WORK TO BE COMPLETED
Return only the number of lines that hold "link".

MATERIAL PROVIDED
——

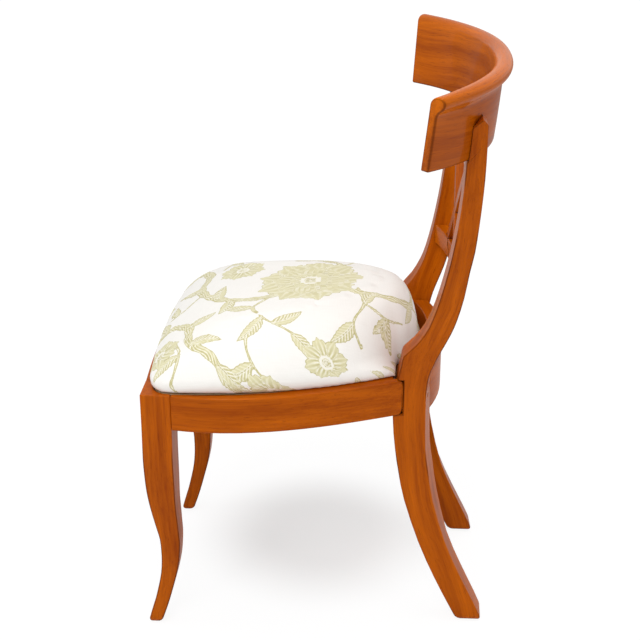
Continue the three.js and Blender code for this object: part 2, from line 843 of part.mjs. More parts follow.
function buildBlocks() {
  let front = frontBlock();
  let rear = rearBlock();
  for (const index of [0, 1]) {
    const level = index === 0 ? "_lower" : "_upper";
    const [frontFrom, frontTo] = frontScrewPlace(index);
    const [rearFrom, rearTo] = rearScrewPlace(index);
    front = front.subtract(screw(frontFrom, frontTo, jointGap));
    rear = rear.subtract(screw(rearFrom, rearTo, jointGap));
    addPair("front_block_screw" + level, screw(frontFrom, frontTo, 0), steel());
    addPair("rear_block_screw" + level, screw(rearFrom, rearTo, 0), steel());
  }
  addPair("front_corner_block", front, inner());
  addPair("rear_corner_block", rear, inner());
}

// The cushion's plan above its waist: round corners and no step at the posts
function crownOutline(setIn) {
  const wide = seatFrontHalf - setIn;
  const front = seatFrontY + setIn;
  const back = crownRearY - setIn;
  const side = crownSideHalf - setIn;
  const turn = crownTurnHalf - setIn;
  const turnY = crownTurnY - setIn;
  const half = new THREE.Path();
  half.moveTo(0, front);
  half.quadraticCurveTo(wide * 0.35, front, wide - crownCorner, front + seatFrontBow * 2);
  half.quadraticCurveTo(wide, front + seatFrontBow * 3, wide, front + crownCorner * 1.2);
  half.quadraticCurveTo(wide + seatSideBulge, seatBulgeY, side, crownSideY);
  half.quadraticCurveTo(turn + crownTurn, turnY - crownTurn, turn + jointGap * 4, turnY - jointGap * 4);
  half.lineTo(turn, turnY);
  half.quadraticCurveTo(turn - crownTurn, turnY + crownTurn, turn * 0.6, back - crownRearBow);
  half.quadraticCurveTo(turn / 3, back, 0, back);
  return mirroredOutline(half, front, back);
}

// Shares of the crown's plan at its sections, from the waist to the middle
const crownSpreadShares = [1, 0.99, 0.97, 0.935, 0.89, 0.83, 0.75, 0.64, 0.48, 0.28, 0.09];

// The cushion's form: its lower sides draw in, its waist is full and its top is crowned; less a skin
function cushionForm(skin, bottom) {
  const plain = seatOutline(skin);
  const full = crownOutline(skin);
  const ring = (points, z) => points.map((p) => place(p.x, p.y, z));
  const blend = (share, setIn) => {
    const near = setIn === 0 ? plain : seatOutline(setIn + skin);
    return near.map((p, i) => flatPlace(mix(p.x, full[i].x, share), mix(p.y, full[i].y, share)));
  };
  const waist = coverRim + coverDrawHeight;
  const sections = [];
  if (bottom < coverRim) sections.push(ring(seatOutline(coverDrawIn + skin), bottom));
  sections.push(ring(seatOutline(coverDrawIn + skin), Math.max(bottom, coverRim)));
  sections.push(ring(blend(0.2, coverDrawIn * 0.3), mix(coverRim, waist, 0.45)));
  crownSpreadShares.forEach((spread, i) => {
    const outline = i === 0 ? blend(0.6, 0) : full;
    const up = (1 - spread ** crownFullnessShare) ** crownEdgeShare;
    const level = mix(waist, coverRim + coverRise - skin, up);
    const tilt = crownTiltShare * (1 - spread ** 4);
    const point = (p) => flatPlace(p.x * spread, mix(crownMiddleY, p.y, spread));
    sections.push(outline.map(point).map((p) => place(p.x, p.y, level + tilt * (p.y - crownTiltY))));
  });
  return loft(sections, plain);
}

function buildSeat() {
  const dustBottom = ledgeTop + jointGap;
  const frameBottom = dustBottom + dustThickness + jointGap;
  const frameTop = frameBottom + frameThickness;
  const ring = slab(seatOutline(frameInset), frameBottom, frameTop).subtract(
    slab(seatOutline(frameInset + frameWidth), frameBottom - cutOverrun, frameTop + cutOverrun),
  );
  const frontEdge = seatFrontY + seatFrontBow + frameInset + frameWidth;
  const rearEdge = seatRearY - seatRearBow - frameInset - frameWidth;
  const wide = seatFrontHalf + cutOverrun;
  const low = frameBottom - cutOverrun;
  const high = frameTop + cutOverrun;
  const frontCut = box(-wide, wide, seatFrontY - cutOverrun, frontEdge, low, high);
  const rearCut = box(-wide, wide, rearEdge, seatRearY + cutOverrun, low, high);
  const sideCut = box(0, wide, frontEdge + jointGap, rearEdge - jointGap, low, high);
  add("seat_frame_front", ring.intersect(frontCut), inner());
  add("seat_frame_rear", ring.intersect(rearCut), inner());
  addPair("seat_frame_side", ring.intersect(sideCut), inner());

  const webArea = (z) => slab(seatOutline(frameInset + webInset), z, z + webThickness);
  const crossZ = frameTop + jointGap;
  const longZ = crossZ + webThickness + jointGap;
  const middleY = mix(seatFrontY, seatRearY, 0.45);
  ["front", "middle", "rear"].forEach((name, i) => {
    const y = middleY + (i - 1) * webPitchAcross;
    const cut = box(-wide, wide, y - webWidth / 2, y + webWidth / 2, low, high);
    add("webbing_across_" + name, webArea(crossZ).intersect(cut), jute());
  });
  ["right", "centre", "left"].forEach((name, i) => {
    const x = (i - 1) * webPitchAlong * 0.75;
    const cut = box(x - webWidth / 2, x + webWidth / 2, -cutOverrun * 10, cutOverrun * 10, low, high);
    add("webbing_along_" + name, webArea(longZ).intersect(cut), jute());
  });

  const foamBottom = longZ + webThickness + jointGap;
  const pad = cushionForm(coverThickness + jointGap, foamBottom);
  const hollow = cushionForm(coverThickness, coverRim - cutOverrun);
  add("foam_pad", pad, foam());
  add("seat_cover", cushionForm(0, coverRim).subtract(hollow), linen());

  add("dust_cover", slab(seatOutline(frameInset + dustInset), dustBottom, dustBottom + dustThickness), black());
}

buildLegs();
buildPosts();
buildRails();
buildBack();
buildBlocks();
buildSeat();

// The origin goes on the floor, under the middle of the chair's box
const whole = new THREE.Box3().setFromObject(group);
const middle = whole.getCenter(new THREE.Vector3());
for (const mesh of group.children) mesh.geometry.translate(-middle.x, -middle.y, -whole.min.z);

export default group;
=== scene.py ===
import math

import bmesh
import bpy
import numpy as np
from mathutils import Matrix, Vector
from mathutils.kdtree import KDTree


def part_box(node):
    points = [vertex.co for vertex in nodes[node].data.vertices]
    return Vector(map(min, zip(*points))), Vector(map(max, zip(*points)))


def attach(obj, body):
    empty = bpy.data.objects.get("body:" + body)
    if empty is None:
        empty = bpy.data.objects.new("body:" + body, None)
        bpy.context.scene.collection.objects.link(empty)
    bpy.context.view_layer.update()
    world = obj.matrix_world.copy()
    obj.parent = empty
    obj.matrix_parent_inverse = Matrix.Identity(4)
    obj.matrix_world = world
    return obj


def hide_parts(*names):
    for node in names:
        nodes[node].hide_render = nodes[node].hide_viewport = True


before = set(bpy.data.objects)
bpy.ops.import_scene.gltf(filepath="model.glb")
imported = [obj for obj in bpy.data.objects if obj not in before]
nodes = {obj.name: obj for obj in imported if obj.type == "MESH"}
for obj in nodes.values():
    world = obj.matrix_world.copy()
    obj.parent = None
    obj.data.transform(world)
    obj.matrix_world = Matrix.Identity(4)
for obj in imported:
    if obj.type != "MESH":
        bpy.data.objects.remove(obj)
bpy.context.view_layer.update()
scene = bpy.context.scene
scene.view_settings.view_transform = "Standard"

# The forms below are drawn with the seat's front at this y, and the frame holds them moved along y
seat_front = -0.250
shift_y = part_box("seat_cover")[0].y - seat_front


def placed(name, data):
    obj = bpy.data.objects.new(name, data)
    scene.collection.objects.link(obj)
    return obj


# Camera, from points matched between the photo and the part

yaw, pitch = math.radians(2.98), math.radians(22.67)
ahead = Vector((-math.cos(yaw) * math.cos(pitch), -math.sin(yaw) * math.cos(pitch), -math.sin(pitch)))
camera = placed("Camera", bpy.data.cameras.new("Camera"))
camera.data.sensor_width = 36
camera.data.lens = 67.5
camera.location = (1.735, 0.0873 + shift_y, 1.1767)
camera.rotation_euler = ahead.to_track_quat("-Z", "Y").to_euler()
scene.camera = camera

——

EXERCISE ANSWER
2